- **WHAT IS EXPECTED**
Your task is to copy the material exactly.

- **STORED DATA**
§

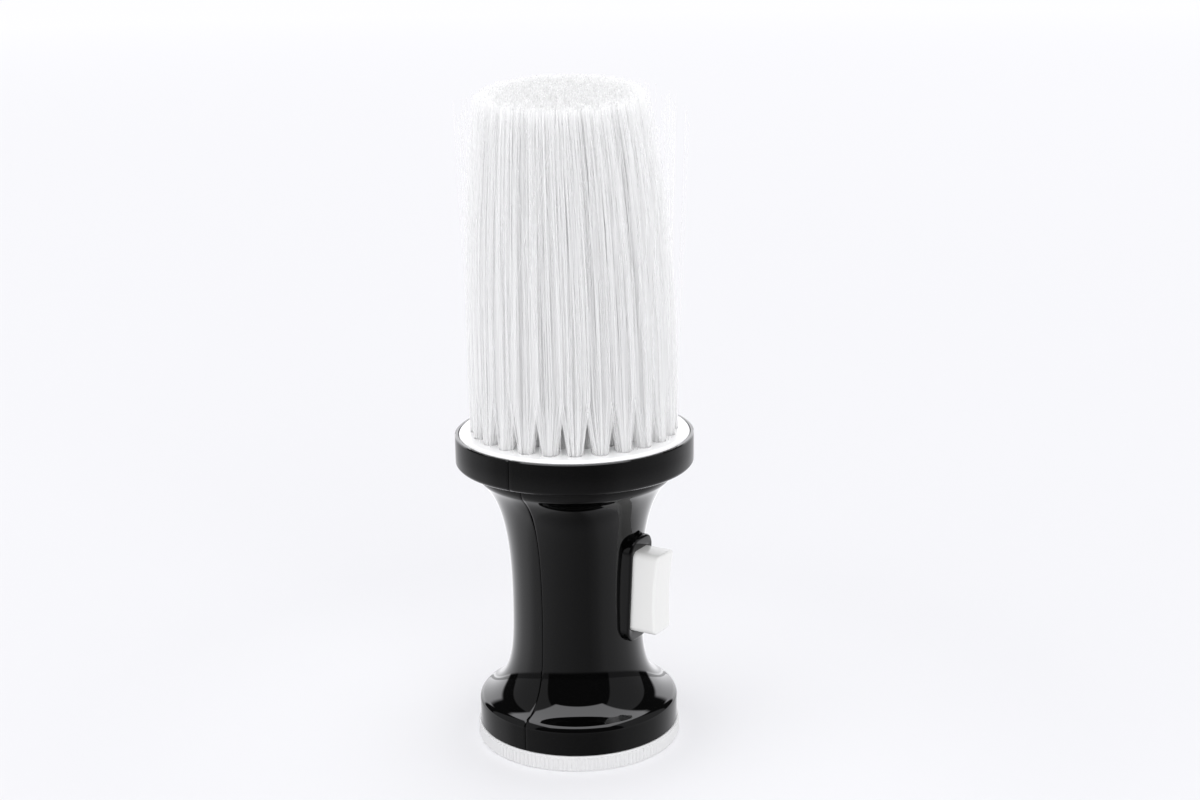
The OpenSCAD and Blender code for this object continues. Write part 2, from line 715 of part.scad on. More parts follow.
handle_half_front();
handle_half_rear();
locating_pins();
button_frame();
push_button();
button_plunger();
button_spring();
bellows();
bellows_seat();
inlet_flap();
outlet_flap();
canister_lid();
powder_canister();
air_dip_tube();
powder_tube_lower();
powder_tube_bend();
powder_tube_upper();
powder_nozzle();
tuft_plate();
tuft_anchors();
cap_seal();
bottom_cap();
bristles_outer();
bristles_second();
bristles_third();
bristles_inner();
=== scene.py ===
# %% [markdown]
# # A neck duster brush with a powder pump, dressed around its CAD frame
# The brush stands on a ribbed white screw cap. Its waisted black handle is moulded in two halves, a white
# button on its side works a small bellows, and a head of white nylon bristles fills the flange on top.
# The CAD model already holds every piece at its real size. This file gives each one its real surface.

# %% Load the frame
import math

import bmesh
import bpy
import numpy as np
from mathutils import Matrix, Vector


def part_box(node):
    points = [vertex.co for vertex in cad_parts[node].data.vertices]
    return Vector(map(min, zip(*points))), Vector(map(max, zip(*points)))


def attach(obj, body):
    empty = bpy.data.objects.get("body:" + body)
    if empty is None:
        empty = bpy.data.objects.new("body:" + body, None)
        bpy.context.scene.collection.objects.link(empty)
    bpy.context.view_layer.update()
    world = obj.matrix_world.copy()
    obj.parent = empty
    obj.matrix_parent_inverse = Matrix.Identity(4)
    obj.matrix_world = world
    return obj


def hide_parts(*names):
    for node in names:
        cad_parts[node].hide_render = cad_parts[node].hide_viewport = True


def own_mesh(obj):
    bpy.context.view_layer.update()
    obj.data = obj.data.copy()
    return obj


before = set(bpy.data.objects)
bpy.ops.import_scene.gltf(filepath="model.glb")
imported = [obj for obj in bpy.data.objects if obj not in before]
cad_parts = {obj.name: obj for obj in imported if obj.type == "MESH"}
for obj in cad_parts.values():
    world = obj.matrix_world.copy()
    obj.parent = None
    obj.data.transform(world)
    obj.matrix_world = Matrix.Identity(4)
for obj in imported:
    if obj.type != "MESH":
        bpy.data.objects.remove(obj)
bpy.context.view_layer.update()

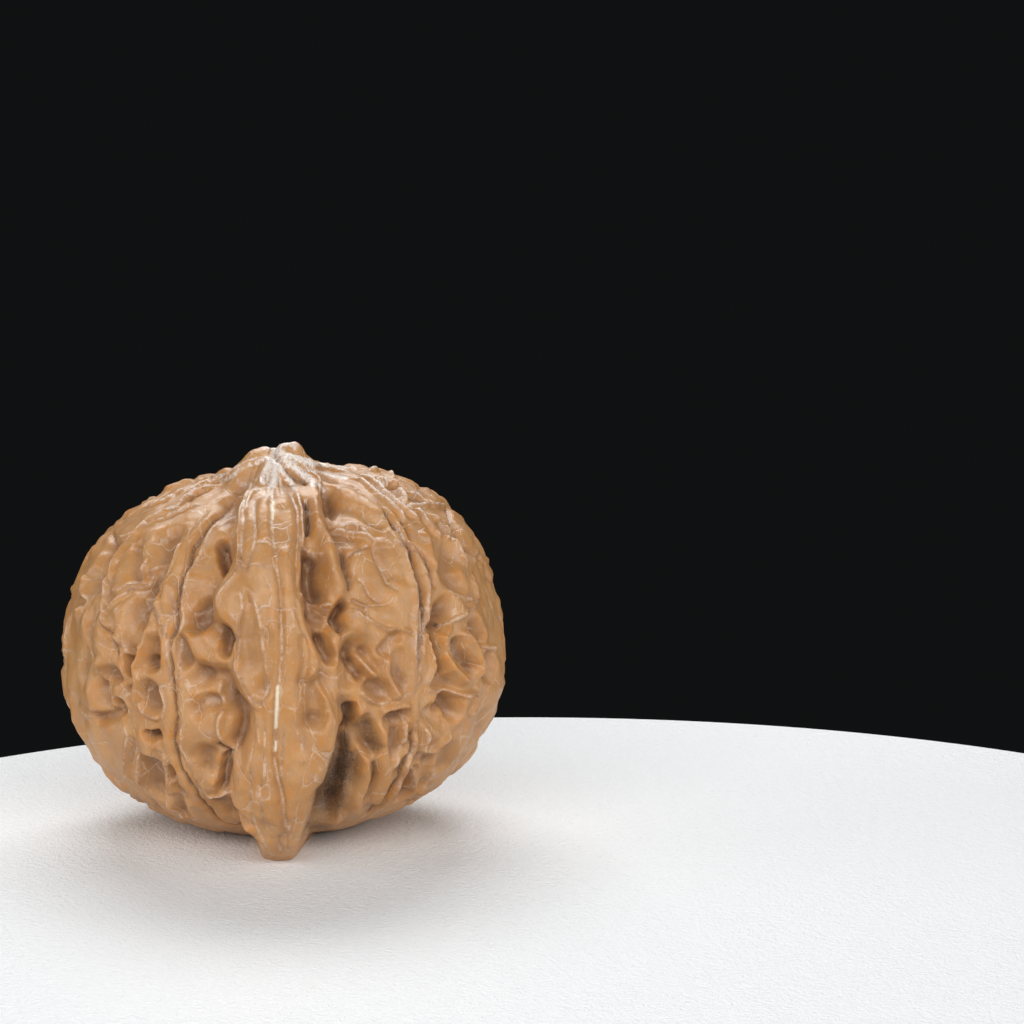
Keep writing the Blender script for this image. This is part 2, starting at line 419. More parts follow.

§

- **EXERCISE RESULT**
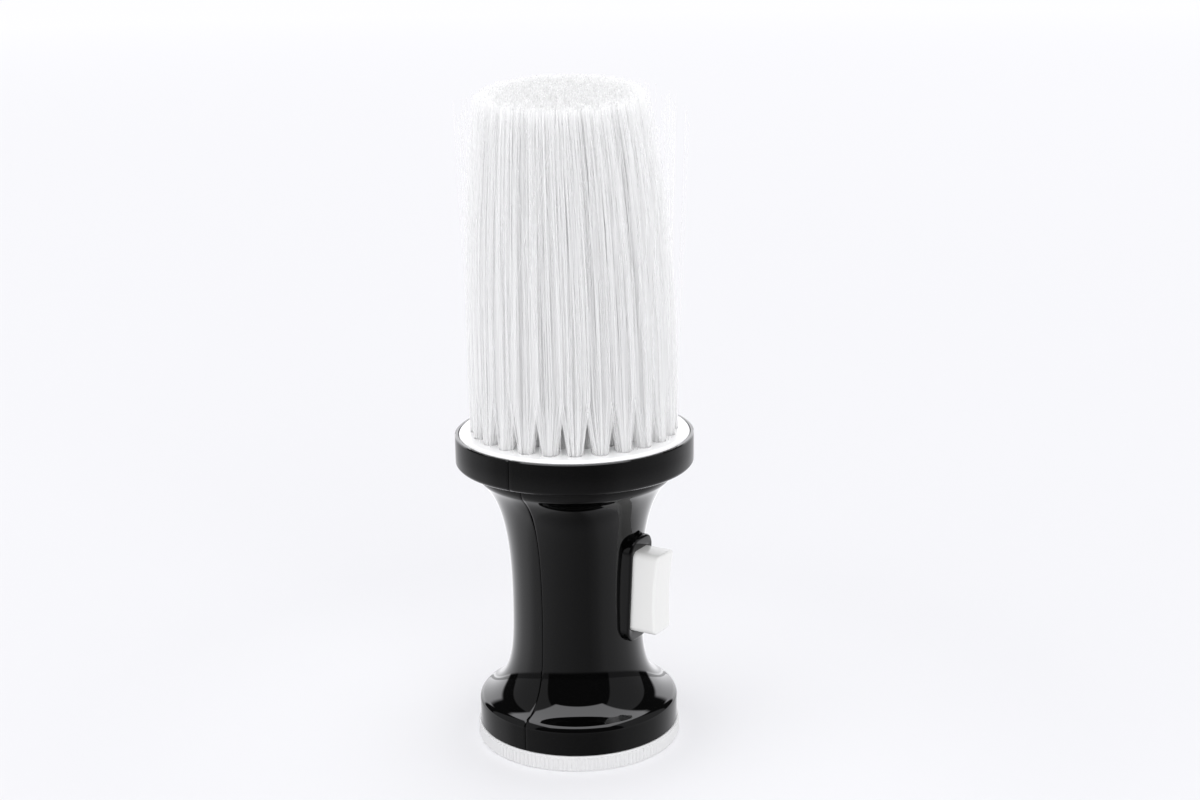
The OpenSCAD and Blender code for this object continues. Write part 2, from line 715 of part.scad on. More parts follow.
handle_half_front();
handle_half_rear();
locating_pins();
button_frame();
push_button();
button_plunger();
button_spring();
bellows();
bellows_seat();
inlet_flap();
outlet_flap();
canister_lid();
powder_canister();
air_dip_tube();
powder_tube_lower();
powder_tube_bend();
powder_tube_upper();
powder_nozzle();
tuft_plate();
tuft_anchors();
cap_seal();
bottom_cap();
bristles_outer();
bristles_second();
bristles_third();
bristles_inner();
=== scene.py ===
# %% [markdown]
# # A neck duster brush with a powder pump, dressed around its CAD frame
# The brush stands on a ribbed white screw cap. Its waisted black handle is moulded in two halves, a white
# button on its side works a small bellows, and a head of white nylon bristles fills the flange on top.
# The CAD model already holds every piece at its real size. This file gives each one its real surface.

# %% Load the frame
import math

import bmesh
import bpy
import numpy as np
from mathutils import Matrix, Vector


def part_box(node):
    points = [vertex.co for vertex in cad_parts[node].data.vertices]
    return Vector(map(min, zip(*points))), Vector(map(max, zip(*points)))


def attach(obj, body):
    empty = bpy.data.objects.get("body:" + body)
    if empty is None:
        empty = bpy.data.objects.new("body:" + body, None)
        bpy.context.scene.collection.objects.link(empty)
    bpy.context.view_layer.update()
    world = obj.matrix_world.copy()
    obj.parent = empty
    obj.matrix_parent_inverse = Matrix.Identity(4)
    obj.matrix_world = world
    return obj


def hide_parts(*names):
    for node in names:
        cad_parts[node].hide_render = cad_parts[node].hide_viewport = True


def own_mesh(obj):
    bpy.context.view_layer.update()
    obj.data = obj.data.copy()
    return obj


before = set(bpy.data.objects)
bpy.ops.import_scene.gltf(filepath="model.glb")
imported = [obj for obj in bpy.data.objects if obj not in before]
cad_parts = {obj.name: obj for obj in imported if obj.type == "MESH"}
for obj in cad_parts.values():
    world = obj.matrix_world.copy()
    obj.parent = None
    obj.data.transform(world)
    obj.matrix_world = Matrix.Identity(4)
for obj in imported:
    if obj.type != "MESH":
        bpy.data.objects.remove(obj)
bpy.context.view_layer.update()

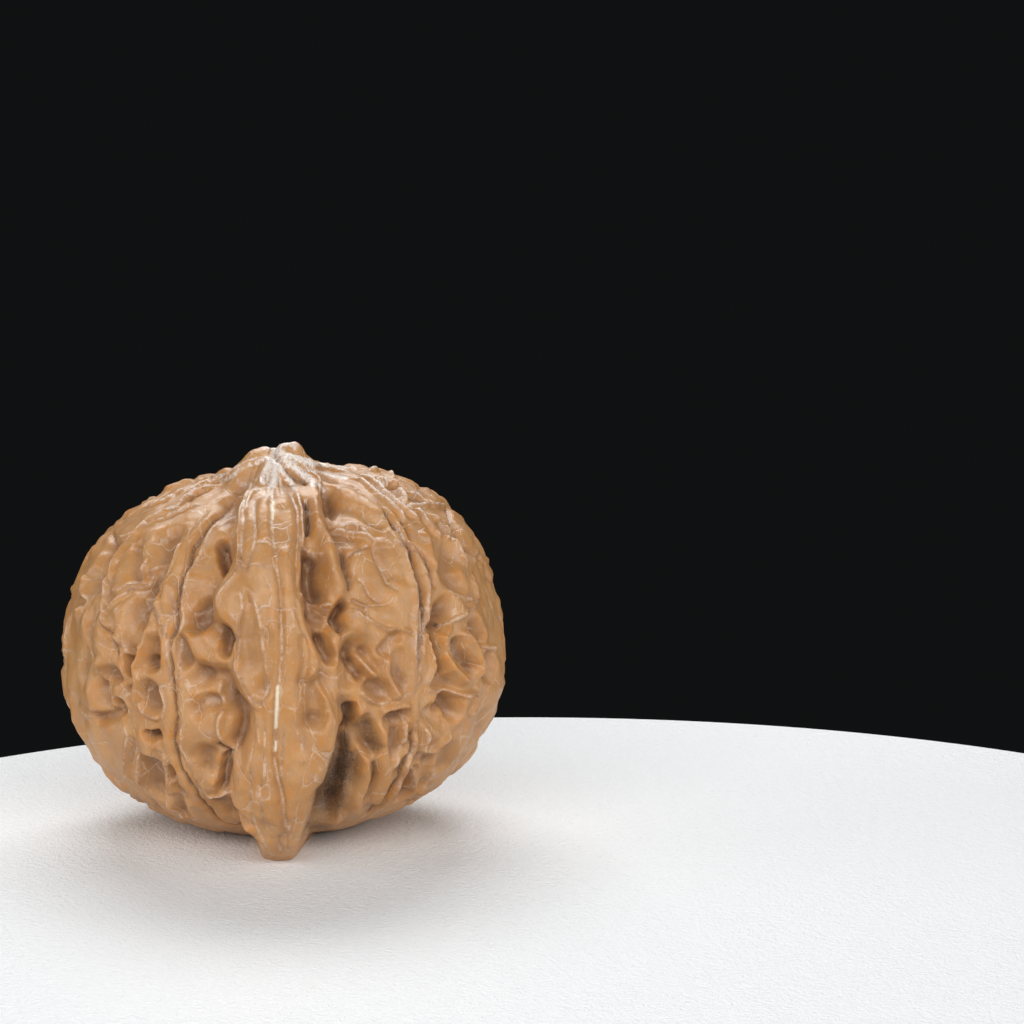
Keep writing the Blender script for this image. This is part 2, starting at line 419. More parts follow.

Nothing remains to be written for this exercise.